# [The task]
What is wanted is an exact restatement of the lines from the one with "Recreate this object" through the one with "end_margin = 6.4", both included, and of no other lines.

========

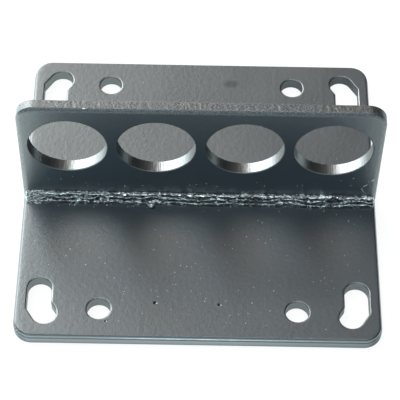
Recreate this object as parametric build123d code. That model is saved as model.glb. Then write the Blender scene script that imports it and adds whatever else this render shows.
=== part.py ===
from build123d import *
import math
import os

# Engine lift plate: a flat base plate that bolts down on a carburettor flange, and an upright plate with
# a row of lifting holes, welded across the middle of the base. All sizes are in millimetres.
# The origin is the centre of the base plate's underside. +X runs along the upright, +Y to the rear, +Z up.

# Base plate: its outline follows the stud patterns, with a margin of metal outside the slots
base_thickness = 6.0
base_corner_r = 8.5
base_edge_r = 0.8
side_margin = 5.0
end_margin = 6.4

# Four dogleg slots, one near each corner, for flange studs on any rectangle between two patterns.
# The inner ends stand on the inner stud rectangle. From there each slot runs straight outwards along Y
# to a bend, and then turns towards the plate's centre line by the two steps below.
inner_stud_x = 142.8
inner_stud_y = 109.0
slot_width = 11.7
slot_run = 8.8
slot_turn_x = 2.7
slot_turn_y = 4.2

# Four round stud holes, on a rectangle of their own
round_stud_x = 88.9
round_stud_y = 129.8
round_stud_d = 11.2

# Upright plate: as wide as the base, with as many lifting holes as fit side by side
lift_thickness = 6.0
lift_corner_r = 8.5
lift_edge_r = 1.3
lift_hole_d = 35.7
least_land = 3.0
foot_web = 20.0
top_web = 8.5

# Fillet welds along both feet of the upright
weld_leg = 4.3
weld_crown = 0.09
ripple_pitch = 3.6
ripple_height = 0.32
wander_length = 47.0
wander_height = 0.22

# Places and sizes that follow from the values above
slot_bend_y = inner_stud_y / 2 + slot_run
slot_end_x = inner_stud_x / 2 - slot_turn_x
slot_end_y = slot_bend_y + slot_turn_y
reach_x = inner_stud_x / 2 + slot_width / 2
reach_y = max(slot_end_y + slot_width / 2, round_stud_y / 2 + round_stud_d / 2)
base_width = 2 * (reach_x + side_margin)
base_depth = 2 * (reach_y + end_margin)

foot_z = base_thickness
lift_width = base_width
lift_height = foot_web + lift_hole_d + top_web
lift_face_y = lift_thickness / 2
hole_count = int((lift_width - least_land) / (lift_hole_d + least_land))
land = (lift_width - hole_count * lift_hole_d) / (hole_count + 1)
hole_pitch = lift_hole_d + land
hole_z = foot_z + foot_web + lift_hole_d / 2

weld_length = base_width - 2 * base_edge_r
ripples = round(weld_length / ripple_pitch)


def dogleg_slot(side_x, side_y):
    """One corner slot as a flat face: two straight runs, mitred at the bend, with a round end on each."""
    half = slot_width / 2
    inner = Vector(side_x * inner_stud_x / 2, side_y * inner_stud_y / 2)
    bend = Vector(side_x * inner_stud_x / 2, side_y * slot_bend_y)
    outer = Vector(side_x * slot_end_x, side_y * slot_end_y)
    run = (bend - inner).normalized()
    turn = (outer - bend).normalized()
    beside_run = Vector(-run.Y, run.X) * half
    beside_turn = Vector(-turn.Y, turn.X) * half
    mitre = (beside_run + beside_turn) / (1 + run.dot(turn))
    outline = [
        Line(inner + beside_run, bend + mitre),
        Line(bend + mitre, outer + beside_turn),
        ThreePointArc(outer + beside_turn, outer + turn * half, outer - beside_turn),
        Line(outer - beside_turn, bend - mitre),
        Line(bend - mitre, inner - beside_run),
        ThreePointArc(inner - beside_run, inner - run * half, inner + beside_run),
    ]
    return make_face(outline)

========

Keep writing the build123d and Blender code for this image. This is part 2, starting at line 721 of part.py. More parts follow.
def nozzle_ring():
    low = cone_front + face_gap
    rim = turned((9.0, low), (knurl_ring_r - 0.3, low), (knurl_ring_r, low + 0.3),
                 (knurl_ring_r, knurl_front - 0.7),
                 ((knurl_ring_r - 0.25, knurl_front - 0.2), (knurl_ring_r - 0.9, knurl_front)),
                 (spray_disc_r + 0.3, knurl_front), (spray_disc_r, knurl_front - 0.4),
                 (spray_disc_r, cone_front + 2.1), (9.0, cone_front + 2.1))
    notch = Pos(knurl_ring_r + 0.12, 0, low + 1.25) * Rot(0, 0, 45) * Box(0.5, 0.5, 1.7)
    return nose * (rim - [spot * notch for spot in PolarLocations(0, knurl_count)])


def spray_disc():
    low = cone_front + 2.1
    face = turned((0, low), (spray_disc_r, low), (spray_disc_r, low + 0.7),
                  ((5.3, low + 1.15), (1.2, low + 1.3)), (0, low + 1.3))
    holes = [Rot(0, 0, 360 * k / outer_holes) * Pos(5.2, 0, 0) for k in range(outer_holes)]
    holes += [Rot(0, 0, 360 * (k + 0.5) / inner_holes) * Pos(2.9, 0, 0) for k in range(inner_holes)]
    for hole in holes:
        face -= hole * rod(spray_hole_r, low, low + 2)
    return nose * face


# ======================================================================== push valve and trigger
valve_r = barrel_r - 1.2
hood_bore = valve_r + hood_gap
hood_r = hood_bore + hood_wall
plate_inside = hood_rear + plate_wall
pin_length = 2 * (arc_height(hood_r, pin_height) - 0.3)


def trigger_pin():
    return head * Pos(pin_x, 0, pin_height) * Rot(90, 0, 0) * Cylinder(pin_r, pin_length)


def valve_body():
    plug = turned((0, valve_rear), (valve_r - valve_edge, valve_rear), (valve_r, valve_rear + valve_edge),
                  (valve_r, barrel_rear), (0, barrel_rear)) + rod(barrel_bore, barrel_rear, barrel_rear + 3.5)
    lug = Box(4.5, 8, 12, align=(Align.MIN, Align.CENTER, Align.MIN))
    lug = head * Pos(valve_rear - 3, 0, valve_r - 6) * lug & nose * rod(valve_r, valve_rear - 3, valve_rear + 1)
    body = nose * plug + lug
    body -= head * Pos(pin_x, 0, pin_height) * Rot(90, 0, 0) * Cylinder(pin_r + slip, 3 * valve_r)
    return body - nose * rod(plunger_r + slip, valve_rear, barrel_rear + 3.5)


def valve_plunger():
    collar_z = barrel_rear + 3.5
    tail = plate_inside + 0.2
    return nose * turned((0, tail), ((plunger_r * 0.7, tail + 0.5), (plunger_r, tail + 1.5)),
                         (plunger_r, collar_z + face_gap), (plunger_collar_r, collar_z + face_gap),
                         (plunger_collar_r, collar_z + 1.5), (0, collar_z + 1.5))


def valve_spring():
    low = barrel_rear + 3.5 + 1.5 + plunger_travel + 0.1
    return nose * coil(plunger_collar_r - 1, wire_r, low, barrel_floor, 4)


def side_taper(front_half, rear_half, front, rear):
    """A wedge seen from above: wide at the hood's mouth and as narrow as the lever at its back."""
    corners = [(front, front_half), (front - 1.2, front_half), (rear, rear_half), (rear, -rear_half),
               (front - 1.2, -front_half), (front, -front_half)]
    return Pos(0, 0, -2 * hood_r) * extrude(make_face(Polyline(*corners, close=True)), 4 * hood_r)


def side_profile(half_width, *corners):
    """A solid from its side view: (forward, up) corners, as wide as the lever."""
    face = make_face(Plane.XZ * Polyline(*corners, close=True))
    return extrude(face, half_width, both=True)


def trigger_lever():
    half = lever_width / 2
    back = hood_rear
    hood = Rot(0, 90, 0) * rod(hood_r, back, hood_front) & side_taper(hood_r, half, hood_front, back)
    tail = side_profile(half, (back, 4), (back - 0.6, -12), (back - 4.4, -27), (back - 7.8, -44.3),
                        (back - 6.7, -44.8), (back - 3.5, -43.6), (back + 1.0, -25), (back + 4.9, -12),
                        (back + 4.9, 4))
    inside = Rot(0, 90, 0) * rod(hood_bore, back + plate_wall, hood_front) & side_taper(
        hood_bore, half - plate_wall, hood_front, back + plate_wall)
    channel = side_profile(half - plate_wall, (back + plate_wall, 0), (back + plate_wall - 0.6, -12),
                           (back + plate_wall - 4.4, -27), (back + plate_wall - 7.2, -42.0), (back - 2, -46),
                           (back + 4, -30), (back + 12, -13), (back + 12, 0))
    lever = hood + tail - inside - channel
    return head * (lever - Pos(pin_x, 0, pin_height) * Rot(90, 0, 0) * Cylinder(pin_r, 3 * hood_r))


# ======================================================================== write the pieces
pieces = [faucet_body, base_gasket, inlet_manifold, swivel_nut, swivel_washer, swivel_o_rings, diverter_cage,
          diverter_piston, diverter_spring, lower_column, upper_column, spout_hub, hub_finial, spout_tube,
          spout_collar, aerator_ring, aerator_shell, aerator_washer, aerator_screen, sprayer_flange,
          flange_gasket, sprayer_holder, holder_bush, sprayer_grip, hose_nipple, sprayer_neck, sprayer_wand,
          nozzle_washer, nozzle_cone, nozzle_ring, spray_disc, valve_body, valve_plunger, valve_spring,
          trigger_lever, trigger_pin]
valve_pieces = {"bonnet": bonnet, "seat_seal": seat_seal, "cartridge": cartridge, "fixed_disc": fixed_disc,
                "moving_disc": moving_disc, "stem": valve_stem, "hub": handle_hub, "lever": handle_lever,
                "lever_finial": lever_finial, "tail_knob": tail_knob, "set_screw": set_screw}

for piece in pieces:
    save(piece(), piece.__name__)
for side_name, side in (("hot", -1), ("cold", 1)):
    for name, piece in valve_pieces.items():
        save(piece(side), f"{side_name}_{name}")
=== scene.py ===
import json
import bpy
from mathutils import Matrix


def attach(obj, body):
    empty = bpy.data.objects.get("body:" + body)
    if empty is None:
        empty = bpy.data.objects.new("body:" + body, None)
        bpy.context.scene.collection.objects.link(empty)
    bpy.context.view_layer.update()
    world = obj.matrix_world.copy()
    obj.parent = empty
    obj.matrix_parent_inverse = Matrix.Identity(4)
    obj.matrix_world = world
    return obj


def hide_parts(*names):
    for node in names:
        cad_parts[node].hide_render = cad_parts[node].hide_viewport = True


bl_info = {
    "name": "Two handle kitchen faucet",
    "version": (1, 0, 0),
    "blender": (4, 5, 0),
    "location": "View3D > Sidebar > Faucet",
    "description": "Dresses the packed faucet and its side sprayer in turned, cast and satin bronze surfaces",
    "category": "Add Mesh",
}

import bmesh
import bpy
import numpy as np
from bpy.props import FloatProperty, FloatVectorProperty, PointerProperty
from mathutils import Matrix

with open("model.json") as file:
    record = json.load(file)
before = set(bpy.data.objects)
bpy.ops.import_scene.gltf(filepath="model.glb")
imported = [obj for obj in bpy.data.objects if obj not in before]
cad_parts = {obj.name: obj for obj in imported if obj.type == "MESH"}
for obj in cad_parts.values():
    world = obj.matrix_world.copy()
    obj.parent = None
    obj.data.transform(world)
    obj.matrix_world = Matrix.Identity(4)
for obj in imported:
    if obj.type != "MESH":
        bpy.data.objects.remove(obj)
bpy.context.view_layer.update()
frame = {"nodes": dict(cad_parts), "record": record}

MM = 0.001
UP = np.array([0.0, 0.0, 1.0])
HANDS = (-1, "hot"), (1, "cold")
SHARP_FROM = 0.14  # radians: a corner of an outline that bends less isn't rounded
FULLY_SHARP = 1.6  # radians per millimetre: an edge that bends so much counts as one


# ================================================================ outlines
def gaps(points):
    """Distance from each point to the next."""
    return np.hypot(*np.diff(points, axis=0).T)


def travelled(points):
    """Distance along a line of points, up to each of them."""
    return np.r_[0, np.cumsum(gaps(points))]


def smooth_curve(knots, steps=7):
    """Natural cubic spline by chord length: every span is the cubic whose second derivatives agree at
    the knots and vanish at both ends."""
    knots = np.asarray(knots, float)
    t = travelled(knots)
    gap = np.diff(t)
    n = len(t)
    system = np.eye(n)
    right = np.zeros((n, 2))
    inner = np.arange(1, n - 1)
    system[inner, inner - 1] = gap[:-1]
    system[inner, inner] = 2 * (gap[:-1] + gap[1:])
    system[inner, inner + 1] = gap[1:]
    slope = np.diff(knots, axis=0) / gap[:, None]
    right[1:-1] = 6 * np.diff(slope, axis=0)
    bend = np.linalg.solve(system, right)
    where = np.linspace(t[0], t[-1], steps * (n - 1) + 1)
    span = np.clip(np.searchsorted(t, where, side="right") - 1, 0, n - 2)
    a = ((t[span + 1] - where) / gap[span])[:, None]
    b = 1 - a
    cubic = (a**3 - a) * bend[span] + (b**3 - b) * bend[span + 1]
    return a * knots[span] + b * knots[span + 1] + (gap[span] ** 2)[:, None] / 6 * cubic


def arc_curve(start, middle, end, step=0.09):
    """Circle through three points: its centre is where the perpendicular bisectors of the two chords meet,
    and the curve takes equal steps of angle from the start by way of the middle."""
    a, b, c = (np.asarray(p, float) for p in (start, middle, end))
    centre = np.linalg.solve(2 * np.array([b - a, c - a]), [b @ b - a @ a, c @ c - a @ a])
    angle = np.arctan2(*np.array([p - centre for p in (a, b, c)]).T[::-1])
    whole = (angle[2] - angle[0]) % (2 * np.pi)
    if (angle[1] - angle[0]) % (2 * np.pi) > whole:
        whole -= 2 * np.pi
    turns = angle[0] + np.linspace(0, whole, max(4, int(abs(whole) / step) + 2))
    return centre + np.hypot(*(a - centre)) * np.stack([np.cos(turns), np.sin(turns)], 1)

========

# [Finished task]
Recreate this object as parametric build123d code. That model is saved as model.glb. Then write the Blender scene script that imports it and adds whatever else this render shows.
=== part.py ===
from build123d import *
import math
import os

# Engine lift plate: a flat base plate that bolts down on a carburettor flange, and an upright plate with
# a row of lifting holes, welded across the middle of the base. All sizes are in millimetres.
# The origin is the centre of the base plate's underside. +X runs along the upright, +Y to the rear, +Z up.

# Base plate: its outline follows the stud patterns, with a margin of metal outside the slots
base_thickness = 6.0
base_corner_r = 8.5
base_edge_r = 0.8
side_margin = 5.0
end_margin = 6.4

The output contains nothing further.